Presiden Diminta Pertegas DPR Segera Mengesahkan RUU PPRT
SinPo.id - Para Pekerja Rumah Tangga (PRT) meminta presiden Joko Widodo atau Jokowi mempertegas DPR RI di Senayan agar segera mengesahkan rancangan undang-undang perlindungan pekerja rumah tangga (RUU PPRT) menjadi undang-undang. Hal itu disampaikan bertepatan Presiden Joko Widodo menyampaikan pidato kenegaraan sekaligus penyampaian Rancangan Anggaran dan Pendapatan Belanja Negara (RAPBN) 2024 dan nota keuangannya pada 16 Agustus 2023.
“Harapan para PRT, pidato kenegaraan Presiden 16 Agustus 2023 ini tidak hanya menyampaikan RAPBN, tetapi juga pidato kenegaraan yang mengingatkan pada Ketua DPR, Ketua Fraksi dan para anggota DPR RI bahwa mereka masih punya pekerjaan rumah untuk mengesahkan RUU PPRT,” salah satu pekerja rumah tangga, Adiyati, saat aksi mogok makan di depan Gedung DPR, Rabu, 16 Agustus 2023.
Adiyati mengatakan belum disahkan RUU PPRT menjadi undang-undang menunjukkan DPR di Senayan membiarkan perbudakan modern terus terjadi pada para PRT. “Artinya PRT masih menanggung beban sebagai manusia yang belum merdeka. Kami mengundang DPR untuk keluar dari gedung setelah pidato kenegaraan Presiden untuk melihat nasib kami,” kata Adiyati menambahkan.

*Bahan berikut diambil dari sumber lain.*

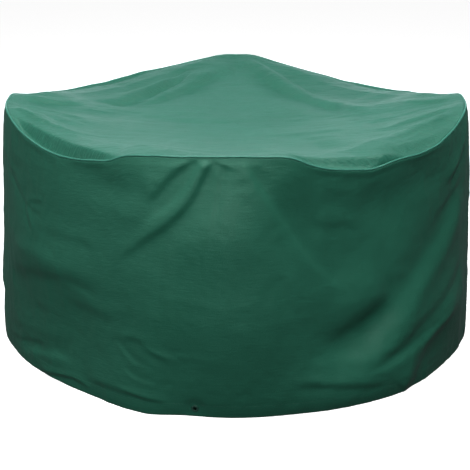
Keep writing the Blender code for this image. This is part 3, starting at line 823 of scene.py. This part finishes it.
def hem_stitches(name, start, end, depth, material):
    """One row round the hem, on its outside or, at depth, on its turned-up ply."""
    count = round(math.radians(end - start) * ROUND_RADIUS / STITCH)
    angles = start + (np.arange(count) + 0.5) * (end - start) / count
    heights = np.full(count, HEM_HEIGHT - 6 * MM)
    outs = skirt_out(angles, heights)
    middles = skirt_point(angles, heights, depth)
    ways = unit(skirt_point(angles + 0.2, heights) - skirt_point(angles - 0.2, heights))
    return stitch_rows(name, middles, ways, outs if depth == 0.0 else -outs, material)


SEAM_STITCH_TURN = 0.28       # degrees from an upright seam to the stitches on each side of it


def seam_stitches(name, at, material):
    """Two rows beside an upright seam."""
    rim = float(rim_height(np.array([at]))[0])
    heights = np.arange(HEM_HEIGHT + 6 * MM, rim - 16 * MM, STITCH)
    angles = np.repeat([at - SEAM_STITCH_TURN, at + SEAM_STITCH_TURN], len(heights))
    heights = np.tile(heights, 2)
    outs = skirt_out(angles, heights)
    ways = unit(skirt_point(angles, heights + 2 * MM) - skirt_point(angles, heights - 2 * MM))
    return stitch_rows(name, skirt_point(angles, heights), ways, outs, material)


# Eyelets -------------------------------------------------------------------------------------------------

RING_SIDES = 40
RING_ROUNDING = 0.15 * MM     # of its edges


def turned_ring(name, profile, material):
    """A ring drawn out from a circle, step by step along a closed profile of (radius, height)."""
    no_selection()
    radius, height = profile[0]
    bpy.ops.mesh.primitive_circle_add(
        vertices=RING_SIDES, radius=radius, fill_type="NOTHING", location=(0.0, 0.0, height)
    )
    obj = bpy.context.object
    obj.name = obj.data.name = name
    bpy.ops.object.transform_apply(location=True, rotation=True, scale=True)
    bpy.ops.object.mode_set(mode="EDIT")
    bpy.ops.mesh.select_all(action="SELECT")
    for wide, high in profile[1:]:
        bpy.ops.mesh.extrude_region_move(TRANSFORM_OT_translate={"value": (0.0, 0.0, high - height)})
        grow = wide / radius
        bpy.ops.transform.resize(value=(grow, grow, 1.0), center_override=(0.0, 0.0, 0.0))
        radius, height = wide, high
    bpy.ops.mesh.select_all(action="SELECT")
    bpy.ops.mesh.region_to_loop()
    bpy.ops.mesh.bridge_edge_loops()
    bpy.ops.mesh.select_all(action="SELECT")
    bpy.ops.mesh.normals_make_consistent(inside=False)
    bpy.ops.object.mode_set(mode="OBJECT")
    bevel = obj.modifiers.new("rounding", "BEVEL")
    bevel.width = RING_ROUNDING
    bevel.segments = 3
    bevel.limit_method = "ANGLE"
    bpy.ops.object.modifier_apply(modifier="rounding")
    bpy.ops.object.shade_smooth_by_angle(angle=math.radians(35.0))
    obj.data.materials.append(material)
    return obj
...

Tercatat selama 19 Tahun sudah organisasi JALA PRT dan berbagai organisasi masyarakat sipil mengajukan dan memperjuangkan RUU PPRT ke DPR. RUU PPRT sudah mengalami berbagai proses kajian, studi banding, berbagai proses dialog, revisi dan pembahasan, hingga posisi terakhir sudah disahkan menjadi RUU inisiatif DPR pada 21 Maret 2023. Namun hingga kini belum ada tanda-tanda bahwa RUU akan disahkan.
Padahal Agustus 2022, Pemerintah melalui Kantor Staf Presiden (KSP) juga sudah membentuk Gugus Tugas RUU PPRT, dan pada 18 Januari 2023, Presiden RI Joko Widodo telah berkomitemen atas perlindungan PRT dan secara resmi memberikan statement secara tegas untuk mempercepat pengesahan RUU PPRT.
Koordinator JALA PRT, Lita Anggraini, menyatakan jika ada alasan perbedaan dari DPR, maka sesungguhnya DPR bisa membahasnya bersama Pemerintah untuk mewujudkan jalan bersama.
“Kami menyesalkan, merasa prihatin atas proses RUU PPRT yang mendesak untuk disahkan, namun DPR terus menunda dan menunda terus,” ujar Lita.
Ia menilai DPR RI di Senayan memposisikan 4 sampai 5 juta PRT yang mayoritas perempuan, warga miskin dan penopang perekonomian nasional sebagai warga yang terus menerus ditinggalkan, dipinggirkan dan seolah-olah dianggap wajar mengalami kekerasan dan perbudakan.